Even with the recent updates, the Endorsement Guides no longer captures the rapidly evolving influencer marketing industry. The Guides state that advertisers should disclose “material connections” such as financial, personal, employment, or familial between the product marketer and endorser if the connection would impact consumer evaluation of the endorsement, but do not address practices that do not have an employment or financial connection, such as product seeding and non-contractual opportunities. Yet, these are huge segments of the industry. There are more than 39.2 billion views on TikTok of videos tagged #unboxing of individuals discussing products. While not all of these are endorsements, some are and lack any disclosures, like an additional #ad or #sponsored tag, to indicate if the user purchased the product themselves or received it from a company. Consumers watching undisclosed advertising content from product seeding can’t consider the brand-influencer relationship when evaluating a product recommendation or know if the influencer’s opinion is biased. To correct this, the FTC should expand on material connections and require disclosure any time a product is provided for free, regardless of whether the company solicited the review or the resulting content.

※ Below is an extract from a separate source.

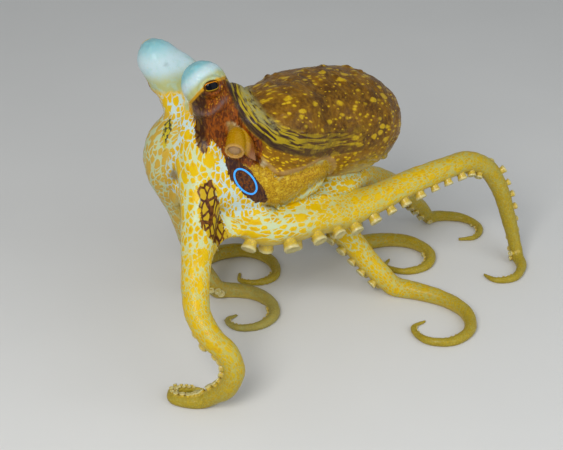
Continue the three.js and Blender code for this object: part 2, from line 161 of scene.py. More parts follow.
def smoothstep(low, high, value):
    t = np.clip((value - low) / (high - low), 0, 1)
    return t * t * (3 - 2 * t)


def bell(values, middle, width):
    """One at the middle, falling away to nothing on both sides."""
    return np.exp(-(((values - middle) / width) ** 2))


def eye_centre(side):
    stalk = STALKS[side]
    return np.array(stalk["dome"]) + EYE_OFFSET * unit(stalk["look"])


# Where the drawing's zero lies in the frame, read from the left eye's node.
low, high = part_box("eye_left")
ORIGIN = np.array((low + high) / 2) - eye_centre("left") * MM


def place(point):
    return np.asarray(point, float) * MM + ORIGIN


def drawn(point):
    return (np.asarray(point, float) - ORIGIN) / MM


def points_of(piece):
    places = np.empty(len(piece.data.vertices) * 3)
    piece.data.vertices.foreach_get("co", places)
    return drawn(places.reshape(-1, 3))


def normals_of(piece):
    normals = np.empty(len(piece.data.vertices) * 3)
    piece.data.vertex_normals.foreach_get("vector", normals)
    return normals.reshape(-1, 3)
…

The FTC expects those endorsing products to know when and how to disclose material relationships. This emphasis might have made sense in the past when endorsements were mostly tied to a smaller group of celebrities. But today, the market for endorsements is heavily skewed towards micro-influencers—those with thousands, rather than millions of followers. Last year 91 percent of sponsored content on social media came from micro-influencers, and brands prefer working with them due to low prices, high audience engagement and consumer conversion, and perceived authenticity. But micro-influencers may not understand their disclosure obligations, especially if the brand does not provide this information.
The FTC should update the Endorsement Guides to put more responsibility on brands to disclose endorsement partnerships. For example, brands should include specific disclosure requirements in paid partnership contracts and review sponsored content for compliance before approving posts. They should also include endorsement disclosure requirements when providing influencers with free products. Anecdotal evidence suggests that some brands already have practices to review and approve paid content before influencers post it. Emphasizing the role of brands in disclosure would also clarify the FTC’s enforcement strategy. In 2020, the FTC began issuing penalties to advertisers and brands that repeatedly paid for advertising content while misrepresenting the need to disclose. The FTC could have fined individual influencers for failure to disclose, but chose not to. Putting more disclosure responsibilities on brands would help increase compliance overall and yield more transparency for consumers.
Finally, the FTC should partner with social media platforms to develop voluntary best practices for endorsement disclosures that incorporate platform innovations. For example, best practices might include joint posting between the brand and influencer, reposting sponsored content to brand accounts, and using platform-generated disclosure banners, borders, or labels on endorsements. The FTC should solicit feedback from social media platforms on the implementation and effectiveness of these best practices at least every two years to determine if improvements could be made to encourage more truthful advertising practices. Periodic review with platform input will keep best practices current without disrupting innovations in advertising and promote compliance with practical and platform-relevant examples of proper disclosure. This partnership will also empower social media platforms to encourage effective disclosure of sponsored content and introduce new features to improve influencer disclosure and identify advertising content.
The FTC has shown an interest in updating the Endorsement Guides to more appropriately address the rise of influencer marketing. While some common-sense changes have been implemented already, improving the guidelines and disclosure expectations to match marketing and social media innovations will lead to a more transparent consumer experience. Without changes, improperly disclosed endorsements will continue to flourish on social media and leave audiences under the misleading impression that they are receiving unbiased and unsponsored information from a trusted source.